Vice Chair of the San Diego County Board of Supervisors
- In office January 5, 2019 – January 5, 2020
- Preceded by: Dianne Jacob
- Succeeded by: Jim Desmond

Member of the San Diego County Board of Supervisors from the 1st district
- In office January 1995 – December 2020
- Preceded by: Brian Bilbray
- Succeeded by: Nora Vargas

Mayor of Chula Vista, California
- In office 1981–1990
- Preceded by: Will T. Hyde
- Succeeded by: Gayle McCandliss

Personal details
- Party: Republican
- Spouse: Cheryl Cox
- Education: San Diego State University (BA, MA)

= Greg Cox (politician) =

American politician

Greg Cox is an American politician and businessman who served as a member of the San Diego County Board of Supervisors from 1995 to 2020, representing District 1. A member of the Republican Party, he previously served as the mayor of Chula Vista, California, from 1981 to 1990.

== Career ==
===Mayoralty===
Cox served as mayor of Chula Vista, California from 1981 until 1990. He was investigated in 1997 by the state Fair Political Practices Commission for failing to include a $2.2 million commercial Home Federal Savings loan in his interest disclosure; he admitted making an "oversight", but was eventually cleared by the Commission of any wrongdoing. After his resignation in 1990, he worked as Director for Local Government in the state Office of Planning and Research.

===County Supervisor===
As County Supervisor, he has voted to fund a number of regional construction projects and programs intended to address homelessness in the county. He was the sole dissenter in a 2018 Board of Supervisors vote siding with the administration of President Donald Trump against California's sanctuary state law, Senate Bill 54; Cox called the vote a waste of money, and expressed the concern that it could increase distrust of law enforcement. In 2016, he reported himself to a watchdog group and paid a $3,000 fine after realizing he had failed to disclose a conflict of interest relating to a vote on a permit for SeaWorld San Diego, in which his wife, Cheryl Cox—also a former mayor of Chula Vista—held stock. In campaigns, he has stressed his support for the development project in the Chula Vista Bayfront, for law enforcement, and for environmental protection regulations.

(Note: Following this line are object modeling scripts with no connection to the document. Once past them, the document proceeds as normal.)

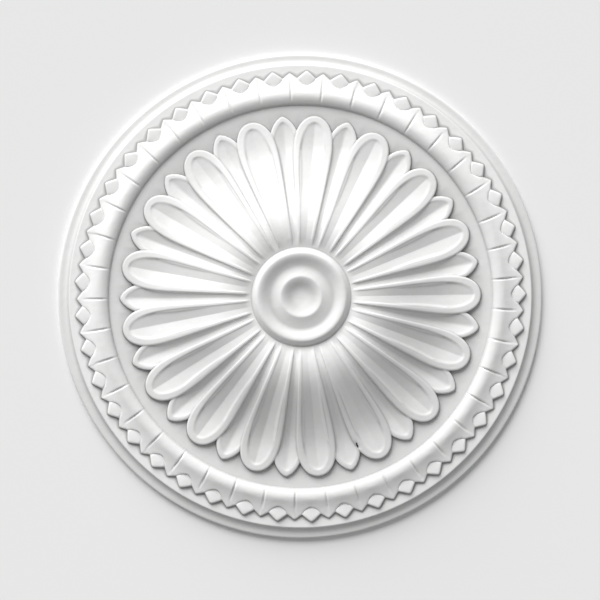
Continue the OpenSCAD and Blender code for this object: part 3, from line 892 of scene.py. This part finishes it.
def makeFloor():
    half = studio["floorSize"] / 2
    mesh = bpy.data.meshes.new("floor")
    corners = [(-half, -half, 0), (half, -half, 0), (half, half, 0), (-half, half, 0)]
    mesh.from_pydata(corners, [], [(0, 1, 2, 3)])
    floor = bpy.data.objects.new("floor", mesh)
    floor.location.z = cadLow.z - studio["floorGap"]
    bpy.context.scene.collection.objects.link(floor)
    material, _, shader = newMaterial("paleFloor")
    shader.inputs["Base Color"].default_value = studio["floorColour"]
    shader.inputs["Roughness"].default_value = studio["floorRoughness"]
    shader.inputs["Specular IOR Level"].default_value = studio["floorSpecular"]
    mesh.materials.append(material)


def makeLight():
    world = bpy.data.worlds.new("studio")
    world.use_nodes = True
    sky = world.node_tree.nodes["Background"]
    sky.inputs["Color"].default_value = studio["skyColour"]
    sky.inputs["Strength"].default_value = studio["sky"]
    bpy.context.scene.world = world
    lamp = bpy.data.lights.new("softbox", "SUN")
    lamp.angle = math.radians(studio["lampSpread"])
    lamp.energy = studio["lampPower"]
    softbox = bpy.data.objects.new("softbox", lamp)
    heading, height = math.radians(studio["lampHeading"]), math.radians(studio["lampHeight"])
    away = studio["lampDistance"]
    softbox.location = (away * math.cos(heading) * math.cos(height),
                        away * math.sin(heading) * math.cos(height), away * math.sin(height))
    softbox.rotation_euler = (0, math.pi / 2 - height, heading)
    bpy.context.scene.collection.objects.link(softbox)


def makeCamera():
    camera = bpy.data.cameras.new("camera")
    camera.lens = camera.sensor_width * studio["cameraDistance"] / studio["frameWidth"]
    camera.clip_start, camera.clip_end = 0.1, 100
    viewer = bpy.data.objects.new("camera", camera)
    leanX, leanY = (math.tan(math.radians(v)) for v in studio["lean"])
    aimX, aimY = studio["aim"]
    viewer.location = (aimX + leanX * studio["cameraDistance"], aimY + leanY * studio["cameraDistance"],
                       studio["cameraDistance"])
    viewer.rotation_euler = (-math.radians(studio["lean"][1]), math.radians(studio["lean"][0]),
                             -math.radians(studio["roll"]))
    bpy.context.scene.collection.objects.link(viewer)
    bpy.context.scene.camera = viewer


makeFloor()
makeLight()
makeCamera()
bpy.context.scene.view_settings.view_transform = "Standard"
print("studio: floor, softbox and camera")
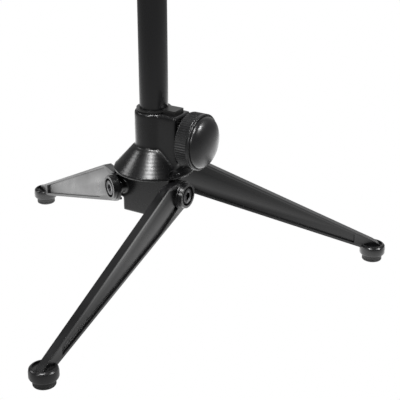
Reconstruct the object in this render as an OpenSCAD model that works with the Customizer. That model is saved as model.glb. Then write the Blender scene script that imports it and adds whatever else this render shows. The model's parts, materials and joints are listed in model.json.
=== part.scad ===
// Music stand: folding cast tripod base, clamped telescopic pole, swivelling and tilting desk.
// The floor is z = 0 and the pole stands on the Z axis. The base knob points along +X,
// the first leg points along -Y, and the desk faces -Y.

/* [Pole] */
// Outer diameter of the lower tube
lower_tube_d = 25; // [24.5:0.1:25.5]
// Outer diameter of the upper tube
upper_tube_d = 19; // [18.5:0.1:19.5]
// Wall thickness of both tubes
tube_wall = 1.5; // [1.2:0.1:1.6]
// Height of the lower tube's upper end
lower_tube_top = 556; // [540:1:600]
// Height of the tilt axis with the upper tube pushed down
tilt_z = 700; // [700:1:720]

/* [Base] */
// Height of the leg pivots
pivot_z = 87.8; // [87.6:0.1:88]
// Radius of the hub's rim ring
ring_r = 36.1; // [35.6:0.1:36.4]
// Radius of the hub's sleeve
sleeve_r = 17; // [17:0.1:17.5]
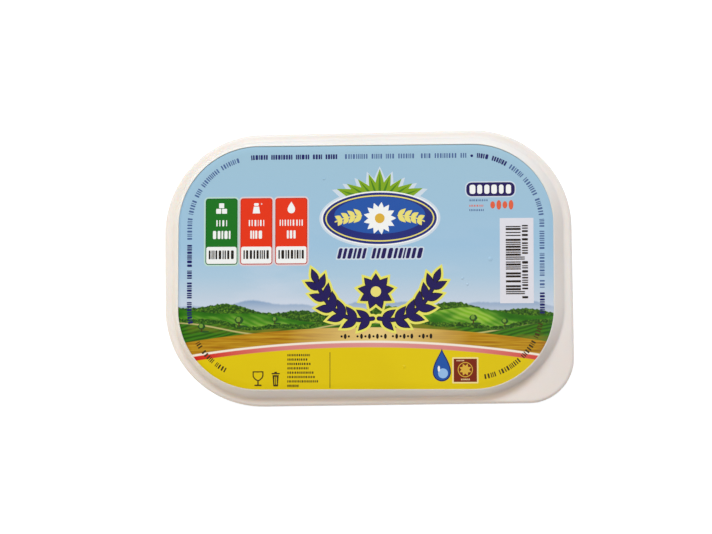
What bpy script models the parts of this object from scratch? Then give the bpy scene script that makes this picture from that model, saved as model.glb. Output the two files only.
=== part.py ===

Cox's constituency, District 1, includes the cities of Coronado, Imperial Beach, Chula Vista, National City and communities within San Diego including Barrio Logan, Chollas View, Grant Hill, La Playa, Lincoln Park, Logan Heights, Memorial, Mount Hope, Mountain View, Nestor, Otay Mesa, Palm City, Point Loma, San Ysidro, Shelltown, Sherman Heights, Southcrest, Stockton, Sunset Cliffs and parts of downtown San Diego. The district also includes the unincorporated communities of Bonita, Sunnyside, Lincoln Acres, and East Otay Mesa.

===Other ventures===
Cox is the incumbent president of the National Association of Counties, a nonprofit organization that represents county governments in federal affairs. In this role, he has focused on helping counties improving services for constituents. As president of the NACo, he is advised by consultant and former San Diego County administrator Walt Ekard, at the expense of San Diego County. Cox is also a former president of the California State Association of Counties and League of California Cities.